Best table for a snack
Now, time for a snack in what must be one of the best dining shelters in the whole of the Lake District. A semi-circular wall of stones is perched right on the edge of the crag. We even manage to take a picture of us both relaxing in the shelter, using the cairn for a tripod, and setting the camera on delayed timer.
After Red Tarn, we climb out on the path towards the Crinkles. Fix the Fells have done a great job here in repairing this heavily eroded path. While we walk, I recollect the last time I was here, probably about 20 years ago, when this path, which winds its way past Great Knott, resembled a red motorway. It must have been at least 50 yards wide then. Now, there is no sign of the massive erosion that once scarred the landscape. Some people said that the path was visible from space.
Fix the Fells
Last summer, I was talking to some of the Fix the Fells team as they worked on this path. Ian Gray one of the rangers commented that they had managed to recover most of the path with the natural vegetation. “Our work,” he said, “aims to keep people on the path and help the natural landscape to regenerate. Today, their work is covered by deep snow.
The cloud begins to drop. I give Hannah a quick lesson about using her compass; showing her how to take a bearing while we can still see landmarks. Cloud quickly envelops us, as we head for the first of the five Crinkles on a bearing of 300 degrees. Hannah hasn’t yet figured out the difference between the wobbly red needle and the red one underneath. She is really impressed when we emerge from the cloud exactly where we aimed to be. A rock gives some cover from the northerly wind; time for a cup of tea and a snack.
Crinkle Crags comprises five summits, known as Crinkles. The second, heading north, is the highest point, and can be precariously ascended by an overhanging slab wedged in a gully. That was not going to be our route today.
We were making tracks in the snow. The first walkers of the day. Yesterday’s footsteps were filled with new snow over compact ice, it made the walking precarious. Occasional stud marks reminded us of the fell runner we had seen earlier, as we had climbed away from Red Tarn.
Hannah fought through deep snow, and enjoying scrambling among the rocks. In the gap, just before the second summit, I pointed out the overhanging slab and the route up the side wall; then wished I hadn’t, as I had to discourage her away from wanting to do it. Youth sees no danger, the wise avoid it! We follow the path around the base of the crag, and climb onto the ridge north of the two cairns which mark the highest point of the Crinkles.

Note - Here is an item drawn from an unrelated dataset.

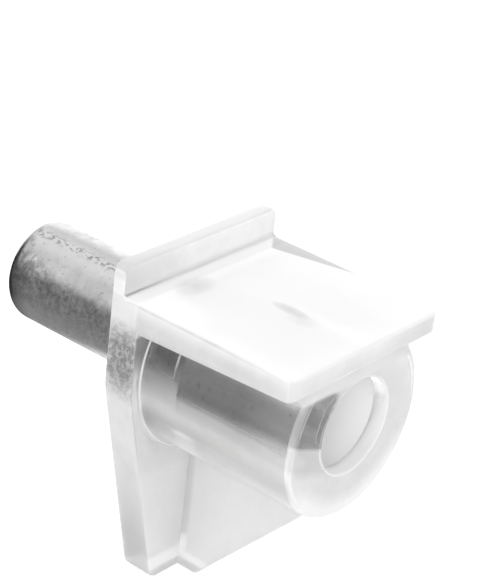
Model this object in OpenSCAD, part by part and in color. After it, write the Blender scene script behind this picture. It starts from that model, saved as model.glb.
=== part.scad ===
// Shelf support pin: a clear moulded ledge bracket on a steel pin.
// The pin's free end plugs into a hole in a cabinet side, and a shelf rests on the ledge.
// Origin: on the pin's axis, in the plane of the bracket's back face.
// +Y runs out along the free pin, -Y towards the front of the ledge, +Z is up.

/* [Steel pin] */
// Diameter of the free end, which plugs into the cabinet side
pin_d = 5; // [4:0.1:6]
// Length of the free end, from the back face to its tip
pin_reach = 9.2; // [6:0.1:14]
// Rounding of the tip's edge
tip_round = 0.8; // [0.2:0.05:1]
// Radial step from the free end down to the moulded-in shank, along a 45 degree shoulder
shank_step = 0.2; // [0.16:0.02:0.4]
// Chamfer on the shank's end
shank_chamfer = 0.2; // [0.05:0.05:0.5]
// Width of the retaining groove round the shank
groove_w = 0.4; // [0.2:0.05:1]
// Depth of the retaining groove
groove_depth = 0.15; // [0.05:0.05:0.4]
// Distance from the back face to the middle of the retaining groove
groove_at = 2.55; // [1:0.05:7]

/* [Ledge] */
// Width of the ledge, the lip and the top of the back plate
ledge_w = 10.2; // [9.8:0.1:16]
// Depth of the bracket, from the back face to the ledge's front edge
ledge_depth = 10.2; // [8:0.1:16]
// Thickness of the ledge where it leaves the back plate
ledge_root = 1.55; // [1.1:0.05:1.9]
// Thickness of the ledge at its front edge
ledge_tip = 1.1; // [0.8:0.05:1.45]
// Plastic between the pin's shank and the shelf face of the ledge
ledge_cover = 1.7; // [1.3:0.05:2]
// Rounding of the ledge's two front corners, seen from above
ledge_corner = 0.5; // [0.2:0.05:1.5]
// Rounding of the ledge's lower front edge
ledge_edge = 0.3; // [0.1:0.05:0.5]

/* [Lip] */
// Height of the lip above the shelf face
lip_h = 1.45; // [0.8:0.05:4]
// Thickness of the lip
lip_t = 0.7; // [0.5:0.05:1.5]
// Rounding of the lip's two upper corners
lip_corner = 0.7; // [0.2:0.05:0.8]
// Fillet where the lip meets the shelf face
lip_fillet = 0.3; // [0.1:0.05:0.6]

/* [Back plate] */
// Thickness of the back plate
plate_t = 1.6; // [1:0.1:3]
// Distance from the pin's axis down to the foot
foot_drop = 11.4; // [8:0.1:16]
// Width of the foot
foot_w = 5.3; // [3:0.1:9]
// Rounding of the foot's two corners
foot_corner = 0.8; // [0.3:0.1:1.4]

/* [Boss] */
// Wall of the boss round the pin's shank
boss_wall = 2.15; // [1.8:0.05:2.5]
// How far the boss's front face lies behind the ledge's front edge
boss_setback = 0.15; // [0.05:0.05:1]
// Depth of the round recess in front of the pin's end
recess_depth = 0.75; // [0.2:0.05:2]
// Rounding of the boss's front edge
boss_edge = 0.3; // [0.1:0.05:0.6]
// Fillet where the boss meets the back plate
boss_fillet = 0.4; // [0.1:0.05:0.6]
// Gap between the moulding and the steel, on the radius and at the groove's sides
mould_gap = 0.01; // [0:0.005:0.05]

/* [Web] */
// Thickness of the web under the boss
web_t = 1; // [0.6:0.1:2]
// How far the web's nose stands out in front of the back plate
web_nose = 1.35; // [0.8:0.05:3]
// Rounding of the web's nose
web_round = 0.5; // [0.2:0.1:0.8]
// Distance from the boss's front face back to where the web meets the boss
web_back = 0.95; // [0.3:0.05:3]

/* [Hidden] */
$fn = 96;

pin_r = pin_d / 2;
shank_r = pin_r - shank_step;
groove_r = shank_r - groove_depth;
boss_r = shank_r + boss_wall;
boss_len = ledge_depth - boss_setback;
shank_len = boss_len - recess_depth;
ledge_z = shank_r + ledge_cover;
lip_z = ledge_z + lip_h;
half_w = ledge_w / 2;
// How deep one form of the moulding runs into the next, so that they fuse
bury = 0.5;

// Direction of the outward normal of the line that touches two circles on one side:
// radius ra at a, and radius rb at b
function tangent(a, ra, b, rb, side) =
    atan2(b[1] - a[1], b[0] - a[0]) + side * acos((ra - rb) / norm(b - a));

// Points on the arc round c, from one angle to another
function arc(c, r, from, to, steps = 8) =
    [for (i = [0 : steps]) let (t = from + (to - from) * i / steps) c + r * [cos(t), sin(t)]];

// The same points on the other side of the middle, in the opposite order
function mirrored(points) = [for (i = [len(points) - 1 : -1 : 0]) [-points[i][0], points[i][1]]];

// Turns a half section, x out from the pin's axis and y along it, into a solid
module round_pin_axis() {
    rotate([-90, 0, 0]) rotate_extrude() children();
}

// Extrudes a front view, x across and y up, from the back face forwards
module forwards(t) {
    rotate([90, 0, 0]) linear_extrude(t) children();
}

// Extrudes a side view, x along the pin and y up, evenly to both sides of the middle
module across(w) {
    rotate([90, 0, 90]) linear_extrude(w, center = true) children();
}

// Moulded-in shank below its shoulder, grown by gap where the moulding surrounds it, and
// carried on past the back face so that it fuses with the free end
module shank(gap) {
    root = pin_r + gap;
    r = shank_r + gap;
    difference() {
        round_pin_axis() polygon([[0, bury], [root, bury], [root, 0], [r, -shank_step],
            [r, shank_chamfer - shank_len], [r - shank_chamfer, -shank_len], [0, -shank_len]]);
        // retaining groove
        round_pin_axis() translate([groove_r + gap, gap - groove_at - groove_w / 2])
            square([groove_depth + bury, groove_w - 2 * gap]);
    }
}

module free_end() {
    round_pin_axis() {
        square([pin_r, pin_reach - tip_round]);
        square([pin_r - tip_round, pin_reach]);
        translate([pin_r - tip_round, pin_reach - tip_round]) circle(tip_round);
    }
}

module pin() {
    color("silver") {
        shank(0);
        free_end();
    }
}

// Back plate: straight-sided beside the ledge, then tapering from the boss to the foot
module back_plate() {
    foot = [foot_w / 2 - foot_corner, foot_corner - foot_drop];
    a = tangent([0, 0], half_w, foot, foot_corner, 1);
    side = concat(arc(foot, foot_corner, -90, a), arc([0, 0], half_w, a, 0), [[half_w, ledge_z]]);
    forwards(plate_t) polygon(concat(side, mirrored(side)));
}

// Upright lip at the back of the ledge, which keeps the shelf clear of the cabinet side
module lip() {
    top = lip_z - lip_corner;
    forwards(lip_t) {
        translate([-half_w, ledge_z - bury]) square([ledge_w, top - ledge_z + bury]);
        translate([lip_corner - half_w, ledge_z - bury])
            square([ledge_w - 2 * lip_corner, lip_z - ledge_z + bury]);
        for (s = [-1, 1]) translate([s * (half_w - lip_corner), top]) circle(lip_corner);
    }
    // fillet between the lip and the shelf face
    across(ledge_w) difference() {
        translate([-lip_t - lip_fillet, ledge_z - bury])
            square([lip_fillet + bury, lip_fillet + bury]);
        translate([-lip_t - lip_fillet, ledge_z + lip_fillet]) circle(lip_fillet);
    }
}

// Ledge: a flat shelf face over an underside that rises to the front
module ledge() {
    root = [0, ledge_z - ledge_root];
    edge = [ledge_edge - ledge_depth, ledge_z - ledge_tip + ledge_edge];
    a = tangent(root, 0, edge, ledge_edge, 1);
    section = concat([root, [0, ledge_z], [-ledge_depth, ledge_z]], arc(edge, ledge_edge, 180, a));
    intersection() {
        across(ledge_w) polygon(section);
        translate([0, 0, root[1] - bury]) linear_extrude(ledge_root + 2 * bury) {
            translate([-half_w, ledge_corner - ledge_depth])
                square([ledge_w, ledge_depth - ledge_corner]);
            translate([ledge_corner - half_w, -ledge_depth])
                square([ledge_w - 2 * ledge_corner, ledge_depth]);
            for (s = [-1, 1])
                translate([s * (half_w - ledge_corner), ledge_corner - ledge_depth])
                    circle(ledge_corner);
        }
    }
}

// Round boss on the pin's axis, cut off inside the ledge
module boss() {
    intersection() {
        round_pin_axis() {
            translate([0, boss_edge - boss_len]) square([boss_r, boss_len - boss_edge]);
            translate([0, -boss_len]) square([boss_r - boss_edge, boss_len]);
            translate([boss_r - boss_edge, boss_edge - boss_len]) circle(boss_edge);
            // fillet at the back plate
            difference() {
                translate([boss_r - bury, -plate_t - boss_fillet])
                    square([boss_fillet + bury, boss_fillet + bury]);
                translate([boss_r + boss_fillet, -plate_t - boss_fillet]) circle(boss_fillet);
            }
        }
        translate([-ledge_w, -ledge_depth, ledge_z - ledge_tip / 2 - 2 * ledge_w])
            cube([2 * ledge_w, ledge_depth, 2 * ledge_w]);
    }
}

// Upright web in the middle, bracing the boss from the foot of the back plate
module web() {
    nose = [web_round - plate_t - web_nose, web_round - foot_drop];
    brow = [web_back - boss_len, -boss_r];
    a = tangent(brow, 0, nose, web_round, -1);
    across(web_t) polygon(concat([[-plate_t / 2, boss_wall / 2 - boss_r],
        brow + [0, boss_wall / 2], brow], arc(nose, web_round, a, -90), [[-plate_t / 2, -foot_drop]]));
}

// Round recess in the boss's front face, which ends at the pin
module recess() {
    depth = boss_setback + recess_depth + shank_chamfer;
    round_pin_axis() translate([0, -ledge_depth]) square([shank_r + mould_gap, depth]);
}

module bracket() {
    color("aliceblue", 0.6) difference() {
        union() {
            back_plate();
            lip();
            ledge();
            boss();
            web();
        }
        shank(mould_gap);
        recess();
    }
}

bracket();
pin();
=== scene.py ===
"""Shelf support pin: the finish of a clear moulded bracket and the steel pin moulded into it."""
import math
import bmesh
import bpy
import numpy as np
from types import SimpleNamespace
from mathutils import Matrix, Vector


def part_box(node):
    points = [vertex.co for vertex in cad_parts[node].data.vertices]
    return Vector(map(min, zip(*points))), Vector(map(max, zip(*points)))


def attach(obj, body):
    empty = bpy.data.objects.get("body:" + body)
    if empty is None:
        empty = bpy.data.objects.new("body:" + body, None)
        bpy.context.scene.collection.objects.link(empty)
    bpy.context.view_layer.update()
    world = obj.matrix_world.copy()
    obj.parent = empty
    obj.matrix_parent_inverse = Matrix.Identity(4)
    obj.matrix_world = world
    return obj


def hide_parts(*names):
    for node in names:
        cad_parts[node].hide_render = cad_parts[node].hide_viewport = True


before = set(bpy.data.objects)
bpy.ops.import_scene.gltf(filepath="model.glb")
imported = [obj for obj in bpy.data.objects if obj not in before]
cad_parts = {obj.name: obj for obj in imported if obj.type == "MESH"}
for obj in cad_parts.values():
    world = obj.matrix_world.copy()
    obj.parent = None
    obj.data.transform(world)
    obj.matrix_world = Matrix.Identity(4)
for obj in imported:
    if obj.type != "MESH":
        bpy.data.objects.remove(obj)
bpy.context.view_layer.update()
MM = 0.001

# ---------------------------------------------------------------- sizes
bracket_low, bracket_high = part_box("bracket")
pin_low, pin_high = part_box("pin")

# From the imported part
HALF_W = bracket_high.x
FRONT = bracket_low.y
FOOT = bracket_low.z
LIP_TOP = bracket_high.z
PIN_R = pin_high.x
PIN_TIP = pin_high.y
SHANK_END = pin_low.y

# The moulding's own sizes, as the part's source has them
SHELF = 4.0 * MM
LEDGE_ROOT = 1.55 * MM
LEDGE_TIP = 1.1 * MM
LEDGE_CORNER = 0.5 * MM
LEDGE_NOSE = 0.3 * MM
LIP_T = 0.7 * MM
LIP_CORNER = 0.55 * MM
LIP_FILLET = 0.16 * MM
PLATE_T = 1.6 * MM
FOOT_W = 5.3 * MM
FOOT_CORNER = 0.8 * MM
BOSS_R = 4.45 * MM
BOSS_SETBACK = 0.15 * MM
BOSS_EDGE = 0.3 * MM
BOSS_FILLET = 0.4 * MM
WEB_T = 1.0 * MM
WEB_NOSE = 1.35 * MM
WEB_ROUND = 0.5 * MM
WEB_BACK = 0.95 * MM
SHANK_R = 2.3 * MM
TIP_ROUND = 0.8 * MM
STEP = 0.2 * MM
CHAMFER = 0.02 * MM
GROOVE_AT = 2.55 * MM
GROOVE_W = 0.4 * MM
GROOVE_R = 2.15 * MM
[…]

Time for our lunch stop; tucked away from the wind in a southerly facing rock crevice. Behind us Bowfell looms – a majestic mountain. A fortress of rock, foreboding, demanding respect, and respected. After lunch we spend some time – along with another six people who had suddenly appeared – gazing upon the amazing rocky buttresses that ripple along its southern flanks.
It is not our objective today, because time is against us, and I want to save this mountain for summer, when we can walk over it, and enjoy it, without having to worry about the dangers of ice and snow. In summer we can stand at the top of the Bowfell Slab and look down into Langdale, without being too concerned about whether an icy slip is going to send us down a slippery slide into eternity.
Cold Pike – Little Crinkles
We still have another Wainwright to climb. I have saved Cold Pike for last, because it will be easier to traverse to from the Crinkles, rather than climbing it from Red Tarn. We descend past what is now the last Crinkle, and head across the moor, following the path over the bog. Many people describe Cold Pike as miniature Crinkles, because of its line of rocky knolls. The true summit lies at the north end of the ridge, giving views of the Langdale Pikes pinched between Great Knott on the left and Pike O’Blisco on the right.
The descent from the southern end of the ridge, bears east towards the main path leading up from The Three Shires – the path we had walked along five hours before. On the map a marked path heads south towards Rough Crags, but I decided the better option was to cross at the head of the streams and join the main path. I had noticed, on the way up, that a lot of fences had been erected around the base of Rough Crags. I couldn’t perceive a way through.
Happily, we trot down the stone stairway, back to Wrynose, the car, and home for a hearty cottage pie and a pint or two. Another three Wainwrights ticked off and a really enjoyable day. The route along Crinkle Crags is a fantastic mountaineering experience that we thoroughly enjoyed.